There are some important differences, though. In childhood, it feels life-or-death to be abandoned, and to some extent it is. If a little child is abandoned by all her caregivers, she literally will die. So we're given the energy and the terror to motivate us to find that parent again. To save our lives.
But when we're grown up, we can take care of ourselves. We can work, we can cook, we know how to operate in the adult world. We won't die if one person or the other person isn't there. But because the situation reminds us so much of our childhood situation, it sometimes feels like we're going to die. That's a leftover feeling. It's not a real fear about our real adult situation.

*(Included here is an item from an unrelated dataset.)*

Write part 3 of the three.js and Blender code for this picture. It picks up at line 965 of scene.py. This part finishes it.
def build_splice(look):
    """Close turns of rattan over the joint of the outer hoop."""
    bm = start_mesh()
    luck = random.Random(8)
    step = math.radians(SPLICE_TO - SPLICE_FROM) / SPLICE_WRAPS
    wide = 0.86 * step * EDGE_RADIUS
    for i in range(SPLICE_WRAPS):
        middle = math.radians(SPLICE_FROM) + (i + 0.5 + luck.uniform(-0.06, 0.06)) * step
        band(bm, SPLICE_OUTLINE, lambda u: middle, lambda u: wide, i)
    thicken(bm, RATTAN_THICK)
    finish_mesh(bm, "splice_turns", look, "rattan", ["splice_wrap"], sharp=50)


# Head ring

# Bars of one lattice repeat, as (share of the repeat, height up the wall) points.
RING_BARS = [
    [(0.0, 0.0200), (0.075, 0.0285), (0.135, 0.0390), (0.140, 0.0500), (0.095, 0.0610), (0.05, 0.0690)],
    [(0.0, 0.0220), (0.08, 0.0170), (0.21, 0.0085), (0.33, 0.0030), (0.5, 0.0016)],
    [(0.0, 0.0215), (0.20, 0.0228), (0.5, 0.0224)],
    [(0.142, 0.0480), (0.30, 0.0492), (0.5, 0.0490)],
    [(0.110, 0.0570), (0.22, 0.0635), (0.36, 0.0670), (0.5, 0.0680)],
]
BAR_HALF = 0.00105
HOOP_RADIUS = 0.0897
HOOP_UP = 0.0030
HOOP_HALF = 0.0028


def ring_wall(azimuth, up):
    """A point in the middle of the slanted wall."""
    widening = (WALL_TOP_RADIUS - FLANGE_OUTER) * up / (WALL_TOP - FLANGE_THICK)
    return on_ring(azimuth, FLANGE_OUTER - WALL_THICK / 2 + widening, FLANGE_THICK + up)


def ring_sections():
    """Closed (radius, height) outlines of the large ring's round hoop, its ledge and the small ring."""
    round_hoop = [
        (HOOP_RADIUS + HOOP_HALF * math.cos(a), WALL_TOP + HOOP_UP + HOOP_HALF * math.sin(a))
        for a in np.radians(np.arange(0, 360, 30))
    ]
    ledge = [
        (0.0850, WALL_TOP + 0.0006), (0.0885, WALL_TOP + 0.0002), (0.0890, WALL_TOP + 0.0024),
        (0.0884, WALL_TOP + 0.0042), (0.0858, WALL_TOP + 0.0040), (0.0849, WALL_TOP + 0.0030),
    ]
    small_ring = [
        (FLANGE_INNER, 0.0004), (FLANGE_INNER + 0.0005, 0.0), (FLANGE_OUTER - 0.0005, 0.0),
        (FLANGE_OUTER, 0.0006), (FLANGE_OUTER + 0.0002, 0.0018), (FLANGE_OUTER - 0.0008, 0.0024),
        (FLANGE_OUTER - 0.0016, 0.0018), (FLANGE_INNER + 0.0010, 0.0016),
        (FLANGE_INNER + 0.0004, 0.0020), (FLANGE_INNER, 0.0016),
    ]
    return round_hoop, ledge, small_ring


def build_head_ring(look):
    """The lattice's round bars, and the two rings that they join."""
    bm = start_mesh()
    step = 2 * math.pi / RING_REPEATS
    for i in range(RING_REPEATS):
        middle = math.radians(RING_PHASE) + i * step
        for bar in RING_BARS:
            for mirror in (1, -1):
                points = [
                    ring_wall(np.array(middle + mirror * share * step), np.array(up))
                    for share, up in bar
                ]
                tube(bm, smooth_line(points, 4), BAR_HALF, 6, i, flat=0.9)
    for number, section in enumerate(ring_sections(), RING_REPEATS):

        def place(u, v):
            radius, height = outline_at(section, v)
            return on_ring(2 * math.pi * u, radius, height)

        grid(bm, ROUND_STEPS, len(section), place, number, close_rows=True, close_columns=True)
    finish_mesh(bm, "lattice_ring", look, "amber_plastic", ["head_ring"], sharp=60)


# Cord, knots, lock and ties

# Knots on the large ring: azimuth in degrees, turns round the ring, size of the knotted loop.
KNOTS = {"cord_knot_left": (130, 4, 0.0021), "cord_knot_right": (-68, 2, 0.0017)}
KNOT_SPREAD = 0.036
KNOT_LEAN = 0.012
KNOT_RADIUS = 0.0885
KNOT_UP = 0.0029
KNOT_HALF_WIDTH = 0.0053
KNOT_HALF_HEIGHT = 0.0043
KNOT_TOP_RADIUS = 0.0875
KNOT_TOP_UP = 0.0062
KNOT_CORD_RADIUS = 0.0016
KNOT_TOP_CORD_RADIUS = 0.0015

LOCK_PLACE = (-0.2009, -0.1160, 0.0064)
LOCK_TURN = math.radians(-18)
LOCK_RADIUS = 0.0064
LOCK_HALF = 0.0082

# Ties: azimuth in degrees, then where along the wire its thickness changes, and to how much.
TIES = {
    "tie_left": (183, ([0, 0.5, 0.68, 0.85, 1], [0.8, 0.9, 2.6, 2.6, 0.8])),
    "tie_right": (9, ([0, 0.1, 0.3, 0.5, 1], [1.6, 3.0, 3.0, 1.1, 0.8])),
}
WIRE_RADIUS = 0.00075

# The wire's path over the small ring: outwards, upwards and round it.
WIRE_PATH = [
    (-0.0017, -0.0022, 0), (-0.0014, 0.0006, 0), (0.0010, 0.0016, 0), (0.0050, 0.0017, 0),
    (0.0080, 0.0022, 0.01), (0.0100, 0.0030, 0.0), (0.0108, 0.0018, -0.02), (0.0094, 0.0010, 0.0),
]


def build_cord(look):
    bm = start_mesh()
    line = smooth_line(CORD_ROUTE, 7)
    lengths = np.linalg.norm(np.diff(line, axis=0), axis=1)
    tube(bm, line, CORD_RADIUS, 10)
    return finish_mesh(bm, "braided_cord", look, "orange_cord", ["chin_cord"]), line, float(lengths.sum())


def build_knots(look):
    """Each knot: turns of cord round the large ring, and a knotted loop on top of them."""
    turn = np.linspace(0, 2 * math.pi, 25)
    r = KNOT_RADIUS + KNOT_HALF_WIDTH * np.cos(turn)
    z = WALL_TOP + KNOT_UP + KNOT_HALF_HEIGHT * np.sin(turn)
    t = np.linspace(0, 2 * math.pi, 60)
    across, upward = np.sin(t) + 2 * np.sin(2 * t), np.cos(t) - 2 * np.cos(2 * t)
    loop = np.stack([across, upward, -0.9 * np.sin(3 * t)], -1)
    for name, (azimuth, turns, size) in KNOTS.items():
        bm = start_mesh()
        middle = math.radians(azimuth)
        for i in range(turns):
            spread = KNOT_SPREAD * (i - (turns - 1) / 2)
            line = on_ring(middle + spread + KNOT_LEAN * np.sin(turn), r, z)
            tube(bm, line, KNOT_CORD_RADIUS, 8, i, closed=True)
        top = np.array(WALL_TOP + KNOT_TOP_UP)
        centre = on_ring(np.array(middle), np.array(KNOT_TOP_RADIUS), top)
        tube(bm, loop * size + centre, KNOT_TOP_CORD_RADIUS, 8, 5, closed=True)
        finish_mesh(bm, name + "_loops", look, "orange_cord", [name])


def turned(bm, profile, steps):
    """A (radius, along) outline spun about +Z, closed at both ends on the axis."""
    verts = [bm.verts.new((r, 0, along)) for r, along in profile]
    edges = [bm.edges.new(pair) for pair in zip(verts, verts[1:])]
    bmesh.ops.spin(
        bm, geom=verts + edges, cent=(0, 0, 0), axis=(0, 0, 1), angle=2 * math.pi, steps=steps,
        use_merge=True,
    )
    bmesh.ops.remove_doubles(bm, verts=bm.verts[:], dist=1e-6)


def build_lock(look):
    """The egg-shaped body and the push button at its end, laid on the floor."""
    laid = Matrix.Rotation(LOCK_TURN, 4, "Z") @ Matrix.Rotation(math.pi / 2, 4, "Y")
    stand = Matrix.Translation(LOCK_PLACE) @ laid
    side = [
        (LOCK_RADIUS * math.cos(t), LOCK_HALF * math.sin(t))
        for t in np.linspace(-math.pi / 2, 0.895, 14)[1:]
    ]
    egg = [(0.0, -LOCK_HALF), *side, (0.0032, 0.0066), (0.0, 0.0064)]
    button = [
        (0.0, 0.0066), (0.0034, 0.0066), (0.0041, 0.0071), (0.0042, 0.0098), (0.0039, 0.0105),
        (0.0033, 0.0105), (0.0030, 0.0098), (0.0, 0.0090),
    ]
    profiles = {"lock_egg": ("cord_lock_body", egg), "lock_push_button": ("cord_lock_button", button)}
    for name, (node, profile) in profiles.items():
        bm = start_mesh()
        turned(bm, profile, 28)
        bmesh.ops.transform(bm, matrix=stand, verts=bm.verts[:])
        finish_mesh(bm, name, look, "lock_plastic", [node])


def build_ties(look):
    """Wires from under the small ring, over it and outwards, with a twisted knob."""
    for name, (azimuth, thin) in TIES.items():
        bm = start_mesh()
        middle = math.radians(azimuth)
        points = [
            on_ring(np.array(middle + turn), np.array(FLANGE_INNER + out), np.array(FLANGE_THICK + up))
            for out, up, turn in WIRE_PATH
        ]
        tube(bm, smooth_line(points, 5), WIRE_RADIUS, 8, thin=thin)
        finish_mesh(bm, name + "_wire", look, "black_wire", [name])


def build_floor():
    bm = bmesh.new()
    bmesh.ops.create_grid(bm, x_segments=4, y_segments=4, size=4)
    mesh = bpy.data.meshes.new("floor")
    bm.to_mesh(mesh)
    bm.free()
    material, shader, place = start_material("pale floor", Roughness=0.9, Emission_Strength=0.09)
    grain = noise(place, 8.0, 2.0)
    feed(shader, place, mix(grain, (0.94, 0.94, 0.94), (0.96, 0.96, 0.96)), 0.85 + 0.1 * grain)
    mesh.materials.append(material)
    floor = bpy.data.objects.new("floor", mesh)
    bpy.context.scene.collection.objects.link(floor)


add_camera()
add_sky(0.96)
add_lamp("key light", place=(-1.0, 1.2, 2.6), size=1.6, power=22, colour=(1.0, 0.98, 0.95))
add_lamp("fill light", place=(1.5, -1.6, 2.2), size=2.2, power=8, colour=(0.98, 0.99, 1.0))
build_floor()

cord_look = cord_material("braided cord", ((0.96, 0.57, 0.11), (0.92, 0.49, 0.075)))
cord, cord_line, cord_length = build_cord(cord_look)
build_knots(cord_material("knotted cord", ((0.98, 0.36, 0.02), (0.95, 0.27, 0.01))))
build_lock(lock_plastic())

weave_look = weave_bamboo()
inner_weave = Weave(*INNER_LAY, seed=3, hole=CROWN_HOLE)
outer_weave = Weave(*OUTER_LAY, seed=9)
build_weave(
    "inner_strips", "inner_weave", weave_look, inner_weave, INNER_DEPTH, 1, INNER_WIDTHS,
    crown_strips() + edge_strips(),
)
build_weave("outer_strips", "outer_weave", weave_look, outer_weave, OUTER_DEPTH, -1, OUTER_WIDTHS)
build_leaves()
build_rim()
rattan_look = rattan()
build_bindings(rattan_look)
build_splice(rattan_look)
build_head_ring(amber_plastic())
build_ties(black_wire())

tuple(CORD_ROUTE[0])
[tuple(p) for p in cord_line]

We're also driven by this ancient pain to try to find a person who will save us. In the 12-Step groups they call it "filling a God-shaped hole." The thing is that no human, no matter how perfect, can fill that hole. That's a hole for the Higher Power, and treating a person as our Higher Power always ends in pain and disappointment. We need to see people as people, as who they are, not as gods who can rescue us - but who will ultimately fail us, because they're human.
I know that feeling of want to rescue someone else - because they obviously have a need, and it would be wonderful to be able to do something that valuable for someone, and once they're rescued then they can be there for me. The trouble with alcoholics is that they don't want to be rescued. They want to continue on with their alcoholism (which also involves self-absorption, selfishness, deception, and chaos). We try to convince them till we're blue in the face, how much they need rescuing. We can divert ourselves from our own pain for a long time, trying to make them see the light. But ultimately we're left again with our own pain and a chaotic alcoholic.
I hope you'll keep coming back, learning about the tools, and taking good care of yourself.
A relationship based on shared pain and wanting to "help" someone with their alcoholism is an absolute recipe for codependent chaos, drama, and disappointment. You sound like a loving and caring soul. I know I sound harsh. I just see a mentality I once had that brought me a lot of unnecesary pain in relationships and I would not want you to go through it. Life is short. Play with healthy people.
Abandonment is truly terrifying to me as well. I was fortunate enough to have parents who loved me and supported me throughout my childhood and even now to this day. Unfortunately, I never learned certain skills early on when it came to relationships. I find that I am very codependent and it has not contributed to my AW not suffering from any consequences from her actions. I have found that focusing intently on the reality that I am not in control and offering my will to my HP helps me to let go of my need to obsessively focus on her. Obsessive thinking is another issue I have. Focusing on the reality that our HP is always there for us, will never abandon us is very comforting. It allows for me to understand that humans are fallible and will eventually disappoint us.